The PIE: How should an institution convey its branding message, then?
MH: The quote that I love about branding: it is not what you say you are, your brand is what people say you are when you’re not in the room. I’m from X university and I can say we’re the most academic university in the world. If I really am, that’s great, but really, what is it that makes your institution special? Is it that you live in an amazing place where students are surfing on the weekends? That might be a real differentiator for you.
Really ask your students: what makes us special? If they say ‘I have the most amazing professors in the world, I’m networking with top students’ – OK, that’s your brand, you’re a top academic institution. But if it’s like ‘I absolutely love it here, the staff are so friendly, I’m having a great time, I’m having these cultural activities outside of my class,’ then that’s your brand.
“Your brand is what people say you are when you’re not in the room”
It’s very hard to define your brand; you shape and direct it and you can do things to modify it and make it better, but your brand is what your students say it is. There’s a huge disconnect with what [staff are] saying about their institution and with what students are saying about their institution.
The PIE: How did you put that theory into practice when you worked in the university sector?
MH: It was back in 2010 when I was working at Thompson Rivers University in British Columbia, Canada. There were some federal policies that were starting to help international education, but we were a small destination in a small city and we seized on quite quickly that lifestyle was very important to our brand.

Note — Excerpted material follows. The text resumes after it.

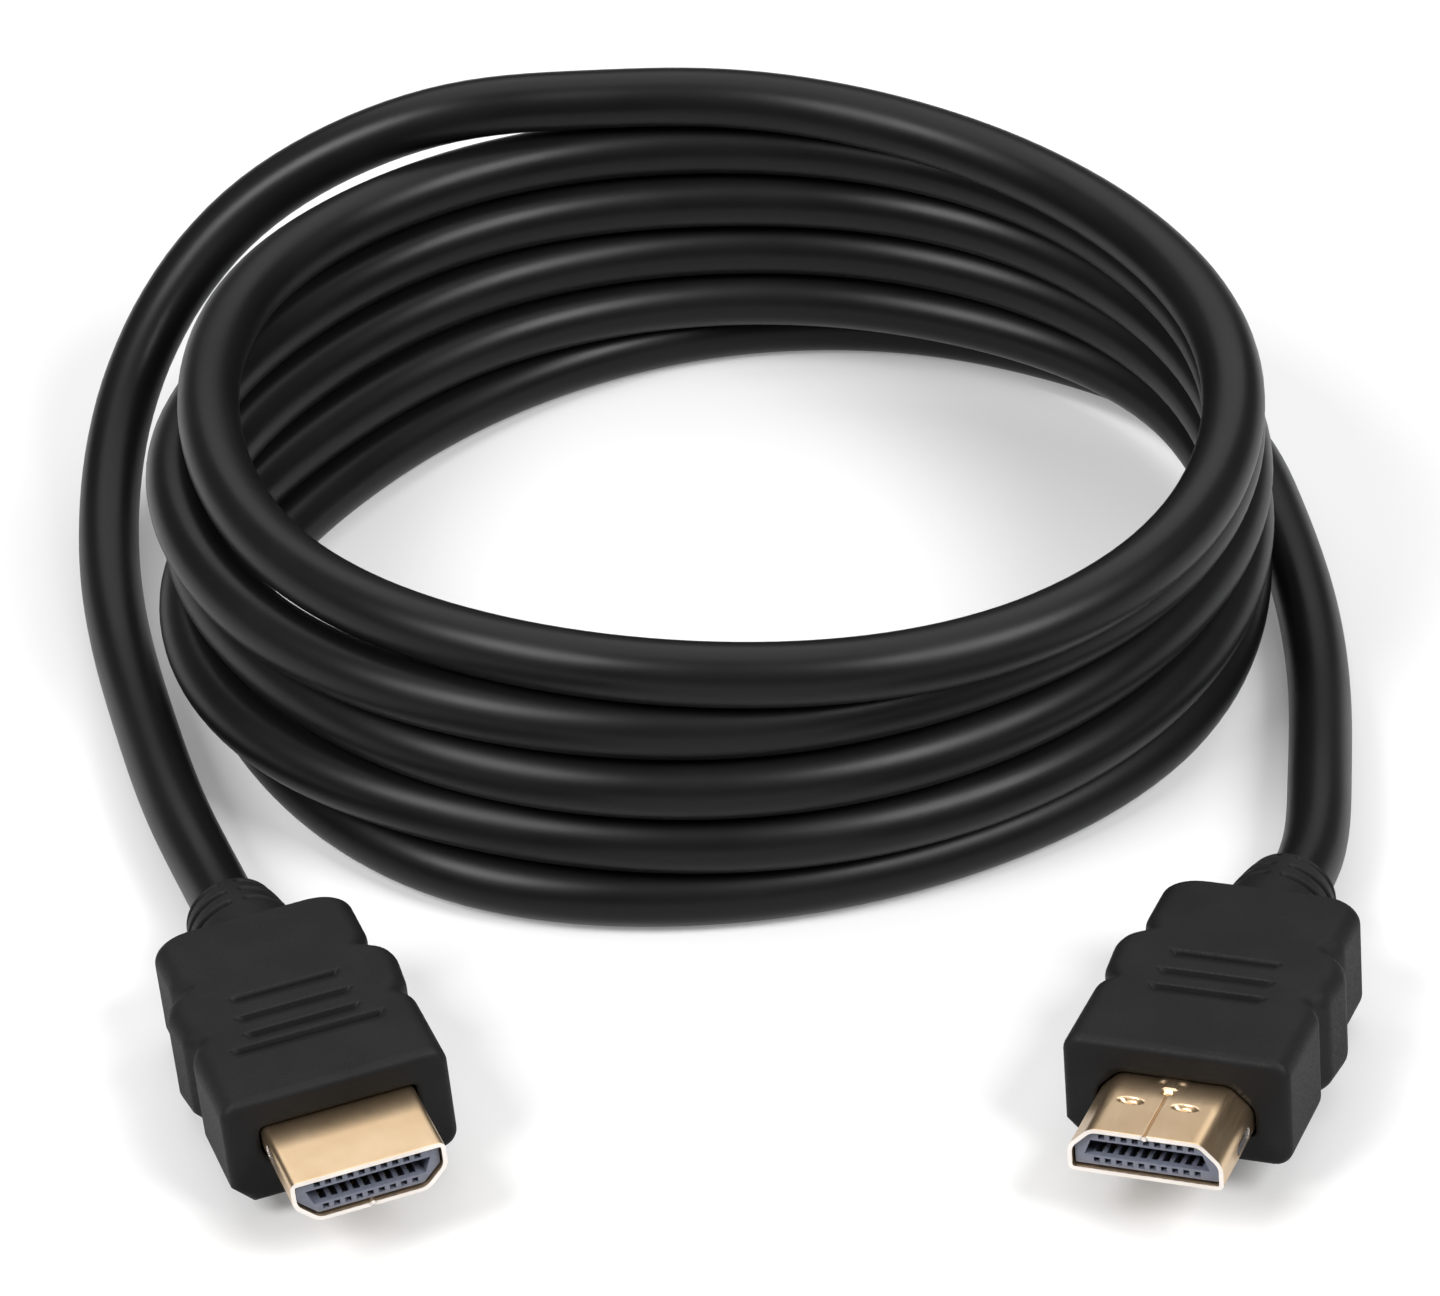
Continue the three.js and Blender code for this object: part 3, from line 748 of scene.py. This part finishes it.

So we gave 12 students GoPro cameras and asked them to film two weeks of their life. The students came back and they had these wonderful experiences – they’re skiing, they’re snowmobiling, they’re hanging out with their friends in cafes – and we cut those down into two minute videos. And then we pushed those out on social media and on our website.
I think it’s a good example of the destination focus. It was two weeks of my experience, my memories, my adventures. It was very well received and I think it gets to that authenticity of what life is like. And while quality and rankings and those things are very important, we all just want to enjoy what we do.